(3D code data)
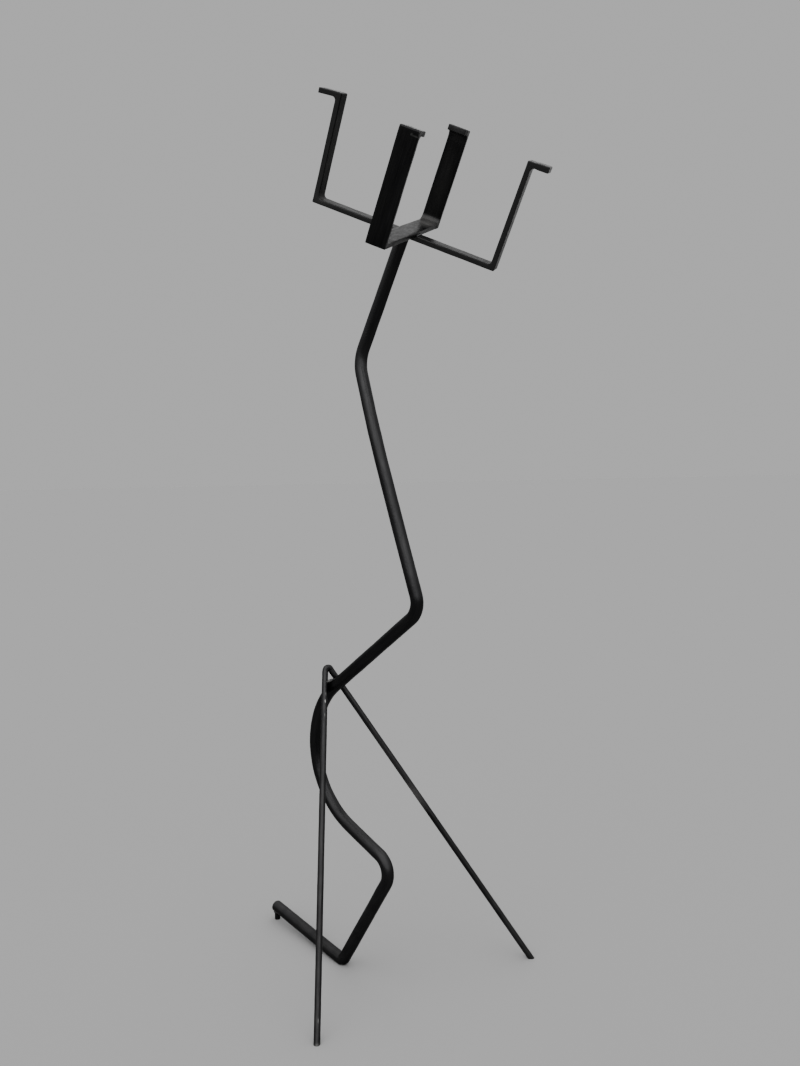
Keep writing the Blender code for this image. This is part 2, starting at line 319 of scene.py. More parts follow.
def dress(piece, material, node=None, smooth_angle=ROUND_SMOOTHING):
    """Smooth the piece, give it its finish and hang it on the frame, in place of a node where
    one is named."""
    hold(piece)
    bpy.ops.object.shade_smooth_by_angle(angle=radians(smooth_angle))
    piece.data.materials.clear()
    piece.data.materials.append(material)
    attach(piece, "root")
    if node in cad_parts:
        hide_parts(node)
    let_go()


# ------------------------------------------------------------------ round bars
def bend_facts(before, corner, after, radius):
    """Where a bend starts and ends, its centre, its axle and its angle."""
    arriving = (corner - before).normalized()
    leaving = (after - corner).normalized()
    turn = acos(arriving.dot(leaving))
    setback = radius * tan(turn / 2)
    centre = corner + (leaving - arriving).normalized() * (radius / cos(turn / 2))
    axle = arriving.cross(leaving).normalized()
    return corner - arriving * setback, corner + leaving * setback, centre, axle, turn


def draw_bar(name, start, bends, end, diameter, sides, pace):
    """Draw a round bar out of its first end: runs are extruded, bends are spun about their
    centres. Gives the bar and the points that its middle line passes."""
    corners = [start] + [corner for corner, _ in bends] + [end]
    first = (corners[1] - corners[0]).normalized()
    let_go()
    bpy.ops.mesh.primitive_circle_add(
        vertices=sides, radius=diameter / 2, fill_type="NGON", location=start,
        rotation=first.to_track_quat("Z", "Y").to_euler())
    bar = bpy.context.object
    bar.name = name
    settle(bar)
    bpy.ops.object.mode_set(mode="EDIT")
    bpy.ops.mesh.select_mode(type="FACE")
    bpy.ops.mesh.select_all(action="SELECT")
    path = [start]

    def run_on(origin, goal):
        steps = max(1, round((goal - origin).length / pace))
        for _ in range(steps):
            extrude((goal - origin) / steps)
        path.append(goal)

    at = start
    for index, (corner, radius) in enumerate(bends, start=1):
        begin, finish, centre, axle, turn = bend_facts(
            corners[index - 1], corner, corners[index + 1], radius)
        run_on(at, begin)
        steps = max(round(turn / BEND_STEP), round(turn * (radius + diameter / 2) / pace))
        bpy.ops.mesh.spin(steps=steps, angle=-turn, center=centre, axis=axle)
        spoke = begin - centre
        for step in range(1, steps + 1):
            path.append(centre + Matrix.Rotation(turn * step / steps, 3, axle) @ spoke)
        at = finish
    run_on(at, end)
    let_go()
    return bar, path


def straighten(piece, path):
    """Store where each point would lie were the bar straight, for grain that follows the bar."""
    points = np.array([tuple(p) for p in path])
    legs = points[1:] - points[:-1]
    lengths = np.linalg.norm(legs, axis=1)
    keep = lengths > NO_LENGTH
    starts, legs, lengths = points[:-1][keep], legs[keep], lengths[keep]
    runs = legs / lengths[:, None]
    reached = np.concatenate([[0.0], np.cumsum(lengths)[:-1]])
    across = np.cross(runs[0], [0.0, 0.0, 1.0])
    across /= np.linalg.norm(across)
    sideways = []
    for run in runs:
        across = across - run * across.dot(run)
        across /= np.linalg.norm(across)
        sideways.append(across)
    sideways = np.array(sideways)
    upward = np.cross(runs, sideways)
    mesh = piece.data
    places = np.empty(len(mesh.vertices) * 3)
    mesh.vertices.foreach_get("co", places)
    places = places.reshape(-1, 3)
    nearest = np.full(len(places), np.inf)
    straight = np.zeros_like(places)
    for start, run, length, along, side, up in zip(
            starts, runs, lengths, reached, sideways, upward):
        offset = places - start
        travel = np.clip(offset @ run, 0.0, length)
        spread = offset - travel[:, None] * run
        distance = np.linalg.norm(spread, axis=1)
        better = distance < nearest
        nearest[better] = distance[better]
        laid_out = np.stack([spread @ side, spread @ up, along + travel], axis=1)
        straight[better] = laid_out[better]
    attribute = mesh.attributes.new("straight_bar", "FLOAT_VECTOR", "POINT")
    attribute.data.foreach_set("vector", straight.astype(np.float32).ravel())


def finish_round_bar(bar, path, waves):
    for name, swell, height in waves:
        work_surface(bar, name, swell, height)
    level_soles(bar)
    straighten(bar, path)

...

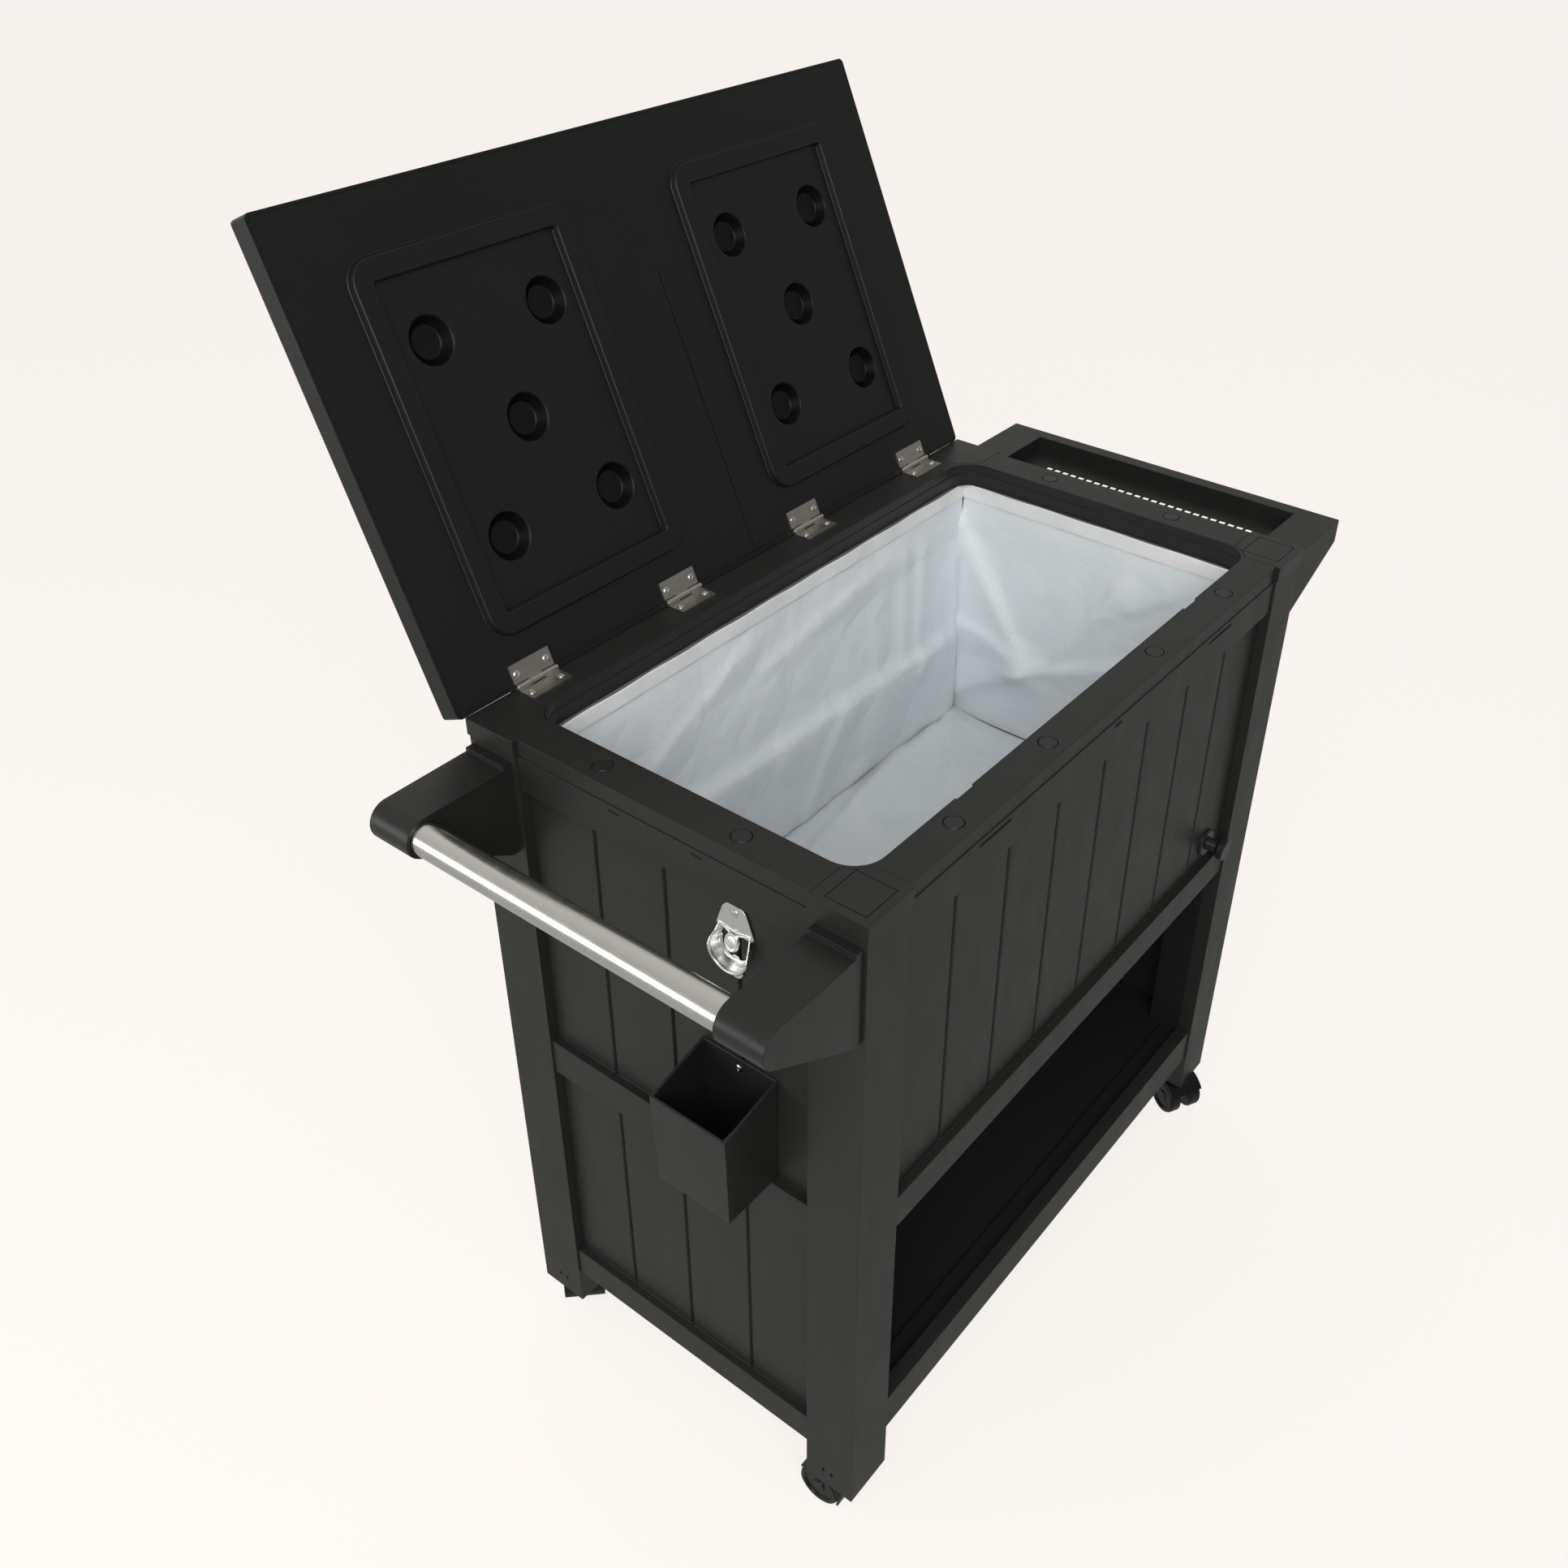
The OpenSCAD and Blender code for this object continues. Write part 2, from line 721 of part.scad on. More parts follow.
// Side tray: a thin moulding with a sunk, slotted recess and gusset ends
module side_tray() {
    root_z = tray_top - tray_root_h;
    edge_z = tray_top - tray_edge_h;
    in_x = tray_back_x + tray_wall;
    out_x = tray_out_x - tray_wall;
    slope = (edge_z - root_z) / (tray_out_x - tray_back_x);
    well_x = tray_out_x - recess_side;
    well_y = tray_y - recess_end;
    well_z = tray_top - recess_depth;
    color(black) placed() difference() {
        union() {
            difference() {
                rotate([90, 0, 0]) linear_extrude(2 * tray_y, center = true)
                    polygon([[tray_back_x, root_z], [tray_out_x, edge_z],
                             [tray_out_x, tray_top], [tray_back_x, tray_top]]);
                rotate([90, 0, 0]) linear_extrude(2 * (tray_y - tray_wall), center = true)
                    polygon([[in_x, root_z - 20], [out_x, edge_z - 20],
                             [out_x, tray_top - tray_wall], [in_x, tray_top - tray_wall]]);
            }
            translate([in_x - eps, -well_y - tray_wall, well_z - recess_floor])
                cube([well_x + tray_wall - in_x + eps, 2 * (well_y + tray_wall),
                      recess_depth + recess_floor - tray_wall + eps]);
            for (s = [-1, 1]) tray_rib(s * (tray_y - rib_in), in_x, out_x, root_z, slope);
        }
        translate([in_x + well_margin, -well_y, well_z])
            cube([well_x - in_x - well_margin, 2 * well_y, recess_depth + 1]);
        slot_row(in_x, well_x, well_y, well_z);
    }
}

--

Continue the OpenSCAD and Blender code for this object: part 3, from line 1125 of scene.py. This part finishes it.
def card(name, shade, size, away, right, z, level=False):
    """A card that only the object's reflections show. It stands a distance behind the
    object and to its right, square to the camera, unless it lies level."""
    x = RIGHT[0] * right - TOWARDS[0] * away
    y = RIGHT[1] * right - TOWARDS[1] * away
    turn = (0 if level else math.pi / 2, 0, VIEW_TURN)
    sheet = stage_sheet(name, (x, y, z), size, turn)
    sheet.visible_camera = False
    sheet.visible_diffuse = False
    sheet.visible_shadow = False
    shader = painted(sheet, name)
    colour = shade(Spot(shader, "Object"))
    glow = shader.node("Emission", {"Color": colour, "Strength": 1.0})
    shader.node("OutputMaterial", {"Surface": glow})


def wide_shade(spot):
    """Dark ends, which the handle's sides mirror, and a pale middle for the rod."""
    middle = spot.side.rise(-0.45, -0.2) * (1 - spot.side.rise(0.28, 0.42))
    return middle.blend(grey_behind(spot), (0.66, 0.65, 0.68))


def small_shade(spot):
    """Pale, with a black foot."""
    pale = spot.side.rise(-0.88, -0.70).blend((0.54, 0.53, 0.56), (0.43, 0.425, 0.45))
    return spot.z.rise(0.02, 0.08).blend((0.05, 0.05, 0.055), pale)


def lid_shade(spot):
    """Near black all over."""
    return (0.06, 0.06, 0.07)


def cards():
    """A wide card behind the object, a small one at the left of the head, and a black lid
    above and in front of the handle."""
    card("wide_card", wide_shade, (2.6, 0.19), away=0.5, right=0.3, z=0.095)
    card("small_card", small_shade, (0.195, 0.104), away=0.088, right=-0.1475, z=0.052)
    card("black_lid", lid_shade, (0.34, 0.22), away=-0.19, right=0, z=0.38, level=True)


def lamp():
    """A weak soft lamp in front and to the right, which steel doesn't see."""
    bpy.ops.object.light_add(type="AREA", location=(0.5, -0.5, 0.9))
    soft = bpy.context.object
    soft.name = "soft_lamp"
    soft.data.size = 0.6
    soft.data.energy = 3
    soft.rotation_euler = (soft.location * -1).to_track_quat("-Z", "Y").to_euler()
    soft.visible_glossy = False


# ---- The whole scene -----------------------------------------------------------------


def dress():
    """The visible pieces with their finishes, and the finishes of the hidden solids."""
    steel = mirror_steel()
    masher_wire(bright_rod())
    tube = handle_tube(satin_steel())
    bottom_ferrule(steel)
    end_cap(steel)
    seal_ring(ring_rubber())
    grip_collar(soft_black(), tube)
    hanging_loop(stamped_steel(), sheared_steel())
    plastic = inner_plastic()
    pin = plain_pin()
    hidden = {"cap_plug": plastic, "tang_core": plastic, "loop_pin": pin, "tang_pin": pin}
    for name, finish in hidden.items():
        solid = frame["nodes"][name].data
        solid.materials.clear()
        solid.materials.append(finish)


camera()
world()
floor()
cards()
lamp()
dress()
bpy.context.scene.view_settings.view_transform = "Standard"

[Task to carry out] Of the entries listed above, reproduce only the lines starting at the line containing "Keep writing the" and ending at the line containing "return corner - arriving". Include both, exactly as they stand.

[Output for this exercise]
Keep writing the Blender code for this image. This is part 2, starting at line 319 of scene.py. More parts follow.
def dress(piece, material, node=None, smooth_angle=ROUND_SMOOTHING):
    """Smooth the piece, give it its finish and hang it on the frame, in place of a node where
    one is named."""
    hold(piece)
    bpy.ops.object.shade_smooth_by_angle(angle=radians(smooth_angle))
    piece.data.materials.clear()
    piece.data.materials.append(material)
    attach(piece, "root")
    if node in cad_parts:
        hide_parts(node)
    let_go()


# ------------------------------------------------------------------ round bars
def bend_facts(before, corner, after, radius):
    """Where a bend starts and ends, its centre, its axle and its angle."""
    arriving = (corner - before).normalized()
    leaving = (after - corner).normalized()
    turn = acos(arriving.dot(leaving))
    setback = radius * tan(turn / 2)
    centre = corner + (leaving - arriving).normalized() * (radius / cos(turn / 2))
    axle = arriving.cross(leaving).normalized()
    return corner - arriving * setback, corner + leaving * setback, centre, axle, turn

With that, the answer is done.